--- Start Data rows ---

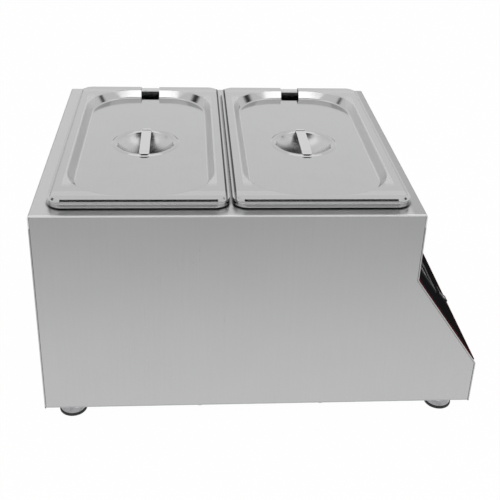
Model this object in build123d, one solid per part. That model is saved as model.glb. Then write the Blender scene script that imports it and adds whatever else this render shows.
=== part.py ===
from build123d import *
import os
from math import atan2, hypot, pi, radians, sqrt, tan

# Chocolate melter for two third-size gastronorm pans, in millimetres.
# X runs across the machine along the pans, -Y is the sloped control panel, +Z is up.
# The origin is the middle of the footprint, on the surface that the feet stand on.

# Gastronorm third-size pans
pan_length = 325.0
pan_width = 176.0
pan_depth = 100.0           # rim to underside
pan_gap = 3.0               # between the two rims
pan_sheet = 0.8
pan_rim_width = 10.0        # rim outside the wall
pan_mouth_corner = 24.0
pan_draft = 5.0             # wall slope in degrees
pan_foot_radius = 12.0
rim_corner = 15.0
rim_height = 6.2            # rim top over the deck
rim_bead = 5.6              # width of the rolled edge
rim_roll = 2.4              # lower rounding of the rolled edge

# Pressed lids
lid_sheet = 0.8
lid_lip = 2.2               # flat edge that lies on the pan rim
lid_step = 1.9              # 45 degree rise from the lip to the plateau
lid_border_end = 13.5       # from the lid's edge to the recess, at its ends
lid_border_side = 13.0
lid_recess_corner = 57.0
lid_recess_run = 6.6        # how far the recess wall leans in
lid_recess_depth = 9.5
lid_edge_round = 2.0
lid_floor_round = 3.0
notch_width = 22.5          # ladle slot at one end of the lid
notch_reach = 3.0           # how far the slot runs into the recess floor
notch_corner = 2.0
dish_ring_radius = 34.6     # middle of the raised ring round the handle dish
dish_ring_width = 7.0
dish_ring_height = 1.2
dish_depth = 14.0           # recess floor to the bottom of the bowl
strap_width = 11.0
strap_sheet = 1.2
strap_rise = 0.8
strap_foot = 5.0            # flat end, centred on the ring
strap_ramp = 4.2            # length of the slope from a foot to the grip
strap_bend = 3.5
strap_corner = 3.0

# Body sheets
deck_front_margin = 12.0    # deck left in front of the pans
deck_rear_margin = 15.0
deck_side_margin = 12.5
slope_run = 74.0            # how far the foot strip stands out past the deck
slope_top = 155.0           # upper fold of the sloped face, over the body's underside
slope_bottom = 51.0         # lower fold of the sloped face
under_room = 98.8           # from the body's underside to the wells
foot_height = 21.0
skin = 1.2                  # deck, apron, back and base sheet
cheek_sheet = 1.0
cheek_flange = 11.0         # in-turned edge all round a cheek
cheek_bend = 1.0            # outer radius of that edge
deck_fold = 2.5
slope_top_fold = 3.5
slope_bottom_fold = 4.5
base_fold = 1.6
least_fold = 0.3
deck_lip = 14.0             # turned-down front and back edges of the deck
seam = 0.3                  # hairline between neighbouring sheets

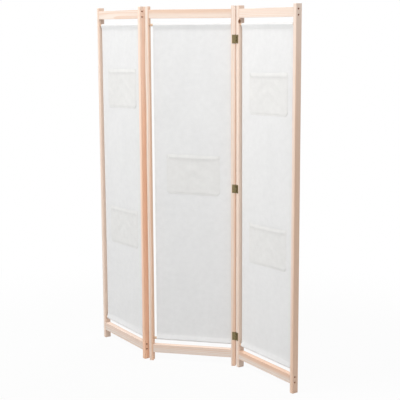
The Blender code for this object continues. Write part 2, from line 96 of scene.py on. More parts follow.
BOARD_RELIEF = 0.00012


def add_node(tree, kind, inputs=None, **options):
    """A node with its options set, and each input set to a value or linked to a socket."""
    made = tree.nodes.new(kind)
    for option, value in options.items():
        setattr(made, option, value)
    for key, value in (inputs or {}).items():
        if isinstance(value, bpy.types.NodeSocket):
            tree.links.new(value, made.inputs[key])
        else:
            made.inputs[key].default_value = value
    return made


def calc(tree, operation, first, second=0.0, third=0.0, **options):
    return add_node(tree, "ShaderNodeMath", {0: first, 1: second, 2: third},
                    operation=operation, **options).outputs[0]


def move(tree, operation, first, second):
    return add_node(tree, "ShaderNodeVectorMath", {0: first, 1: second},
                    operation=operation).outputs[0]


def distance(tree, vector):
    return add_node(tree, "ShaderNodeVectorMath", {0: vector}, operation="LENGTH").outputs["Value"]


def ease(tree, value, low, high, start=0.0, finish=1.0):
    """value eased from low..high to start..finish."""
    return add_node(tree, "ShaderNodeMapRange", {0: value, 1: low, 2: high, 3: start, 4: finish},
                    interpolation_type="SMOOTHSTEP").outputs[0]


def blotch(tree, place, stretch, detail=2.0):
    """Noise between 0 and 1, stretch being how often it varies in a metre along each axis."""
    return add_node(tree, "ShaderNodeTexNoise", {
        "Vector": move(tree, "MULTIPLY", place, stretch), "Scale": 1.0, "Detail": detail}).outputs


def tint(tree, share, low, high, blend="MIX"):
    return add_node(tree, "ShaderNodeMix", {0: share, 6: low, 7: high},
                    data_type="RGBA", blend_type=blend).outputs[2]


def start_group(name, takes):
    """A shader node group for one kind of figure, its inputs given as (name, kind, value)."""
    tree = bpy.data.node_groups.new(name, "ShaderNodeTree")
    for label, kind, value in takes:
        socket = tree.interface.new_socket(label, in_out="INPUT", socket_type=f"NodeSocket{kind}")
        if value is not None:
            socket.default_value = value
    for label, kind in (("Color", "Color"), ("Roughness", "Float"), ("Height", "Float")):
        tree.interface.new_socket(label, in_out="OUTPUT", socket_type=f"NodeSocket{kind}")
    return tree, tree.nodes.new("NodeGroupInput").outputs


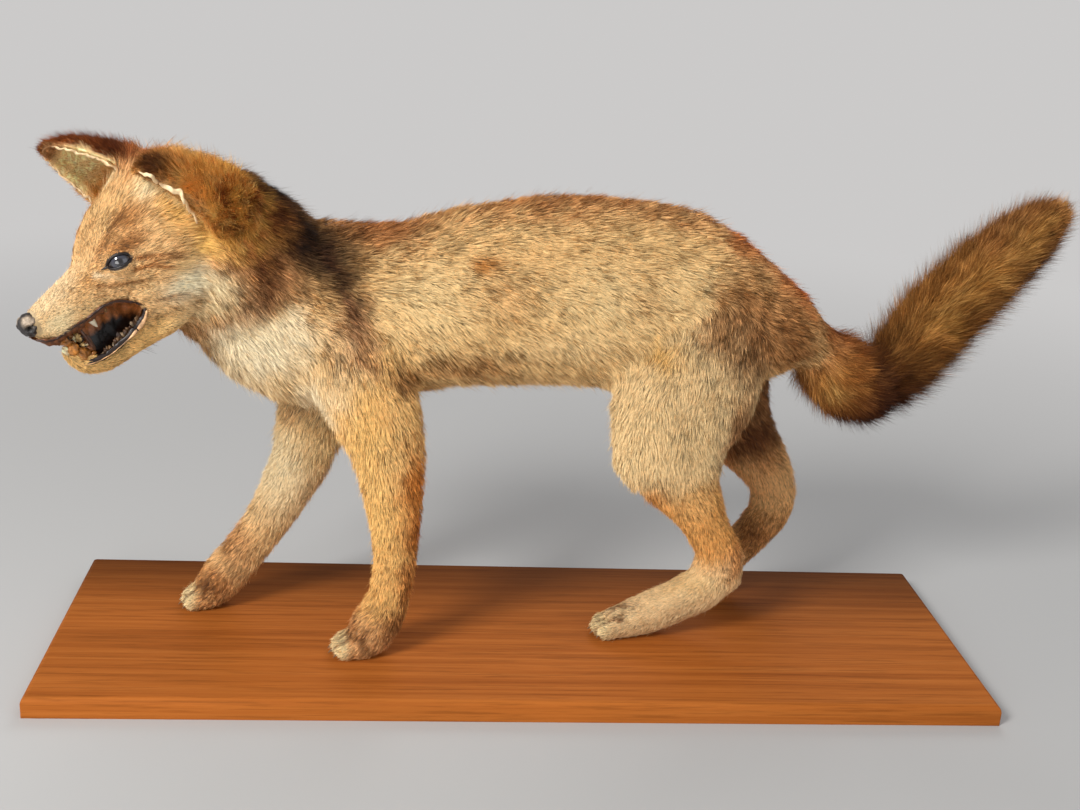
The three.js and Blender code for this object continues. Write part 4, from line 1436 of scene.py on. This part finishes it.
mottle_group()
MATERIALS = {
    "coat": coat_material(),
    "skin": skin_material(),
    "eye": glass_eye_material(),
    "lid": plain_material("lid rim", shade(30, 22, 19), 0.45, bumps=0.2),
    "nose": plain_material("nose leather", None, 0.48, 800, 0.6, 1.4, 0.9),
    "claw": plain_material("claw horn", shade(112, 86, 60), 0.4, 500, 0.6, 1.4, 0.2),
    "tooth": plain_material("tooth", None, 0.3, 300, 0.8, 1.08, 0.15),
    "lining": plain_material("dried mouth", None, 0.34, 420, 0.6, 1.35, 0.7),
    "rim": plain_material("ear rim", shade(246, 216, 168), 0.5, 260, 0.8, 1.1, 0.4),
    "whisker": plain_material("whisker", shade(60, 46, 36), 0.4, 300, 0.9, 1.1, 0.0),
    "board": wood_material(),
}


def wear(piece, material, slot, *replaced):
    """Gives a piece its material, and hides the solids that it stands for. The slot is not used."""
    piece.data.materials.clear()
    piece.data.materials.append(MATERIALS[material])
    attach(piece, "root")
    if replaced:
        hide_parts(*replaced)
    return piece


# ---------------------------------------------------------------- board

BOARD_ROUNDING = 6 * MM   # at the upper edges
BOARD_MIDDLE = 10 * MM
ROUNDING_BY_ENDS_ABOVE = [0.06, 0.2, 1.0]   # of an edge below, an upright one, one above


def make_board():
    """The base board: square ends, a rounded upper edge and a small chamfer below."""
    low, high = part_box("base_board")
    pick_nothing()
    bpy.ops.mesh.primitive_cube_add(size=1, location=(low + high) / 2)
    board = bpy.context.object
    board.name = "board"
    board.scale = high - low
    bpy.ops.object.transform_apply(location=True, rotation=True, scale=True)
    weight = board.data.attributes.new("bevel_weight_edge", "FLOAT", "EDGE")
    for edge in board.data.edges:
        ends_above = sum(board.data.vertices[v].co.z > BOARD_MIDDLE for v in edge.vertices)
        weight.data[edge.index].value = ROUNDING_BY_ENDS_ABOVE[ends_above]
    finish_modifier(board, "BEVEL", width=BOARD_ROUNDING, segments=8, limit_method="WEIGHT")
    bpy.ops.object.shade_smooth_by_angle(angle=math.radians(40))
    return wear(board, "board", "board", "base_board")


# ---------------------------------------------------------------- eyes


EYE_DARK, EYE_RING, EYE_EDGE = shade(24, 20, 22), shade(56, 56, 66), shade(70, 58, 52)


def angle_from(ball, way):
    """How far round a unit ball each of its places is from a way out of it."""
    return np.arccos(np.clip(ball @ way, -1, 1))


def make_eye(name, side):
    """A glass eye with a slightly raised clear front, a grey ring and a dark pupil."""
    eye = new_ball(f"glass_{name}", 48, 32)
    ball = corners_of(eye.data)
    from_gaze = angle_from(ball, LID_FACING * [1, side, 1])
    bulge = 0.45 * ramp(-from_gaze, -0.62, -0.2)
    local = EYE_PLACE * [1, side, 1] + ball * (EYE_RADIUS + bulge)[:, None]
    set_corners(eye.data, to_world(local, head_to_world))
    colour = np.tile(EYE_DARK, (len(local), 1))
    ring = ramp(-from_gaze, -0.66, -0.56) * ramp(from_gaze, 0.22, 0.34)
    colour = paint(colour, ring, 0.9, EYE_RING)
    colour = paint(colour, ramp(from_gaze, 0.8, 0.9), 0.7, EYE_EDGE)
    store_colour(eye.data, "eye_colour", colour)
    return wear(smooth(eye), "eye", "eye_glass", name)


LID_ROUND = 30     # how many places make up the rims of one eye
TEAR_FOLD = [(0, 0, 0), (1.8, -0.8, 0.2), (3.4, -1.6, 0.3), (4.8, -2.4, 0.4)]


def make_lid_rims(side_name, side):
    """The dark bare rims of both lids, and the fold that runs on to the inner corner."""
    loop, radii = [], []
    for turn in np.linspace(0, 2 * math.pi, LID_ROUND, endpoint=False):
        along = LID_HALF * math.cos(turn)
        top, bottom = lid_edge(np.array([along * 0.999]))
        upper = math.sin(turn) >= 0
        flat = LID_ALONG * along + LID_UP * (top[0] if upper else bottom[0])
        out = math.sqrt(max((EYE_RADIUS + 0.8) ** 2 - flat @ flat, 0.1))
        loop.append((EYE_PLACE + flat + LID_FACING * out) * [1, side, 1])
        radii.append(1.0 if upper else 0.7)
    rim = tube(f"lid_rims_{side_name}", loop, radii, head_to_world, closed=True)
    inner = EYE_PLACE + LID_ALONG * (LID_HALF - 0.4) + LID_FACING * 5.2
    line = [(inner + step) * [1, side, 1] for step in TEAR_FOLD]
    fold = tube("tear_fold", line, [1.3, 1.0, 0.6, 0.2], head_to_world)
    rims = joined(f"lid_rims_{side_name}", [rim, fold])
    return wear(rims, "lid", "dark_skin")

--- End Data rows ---

Among the lines above, find the one with "The Blender code" and the one with "operation=operation, **options).outputs[0]". Quote both and everything between them, exactly.

> [Answer below]
The Blender code for this object continues. Write part 2, from line 96 of scene.py on. More parts follow.
BOARD_RELIEF = 0.00012


def add_node(tree, kind, inputs=None, **options):
    """A node with its options set, and each input set to a value or linked to a socket."""
    made = tree.nodes.new(kind)
    for option, value in options.items():
        setattr(made, option, value)
    for key, value in (inputs or {}).items():
        if isinstance(value, bpy.types.NodeSocket):
            tree.links.new(value, made.inputs[key])
        else:
            made.inputs[key].default_value = value
    return made


def calc(tree, operation, first, second=0.0, third=0.0, **options):
    return add_node(tree, "ShaderNodeMath", {0: first, 1: second, 2: third},
                    operation=operation, **options).outputs[0]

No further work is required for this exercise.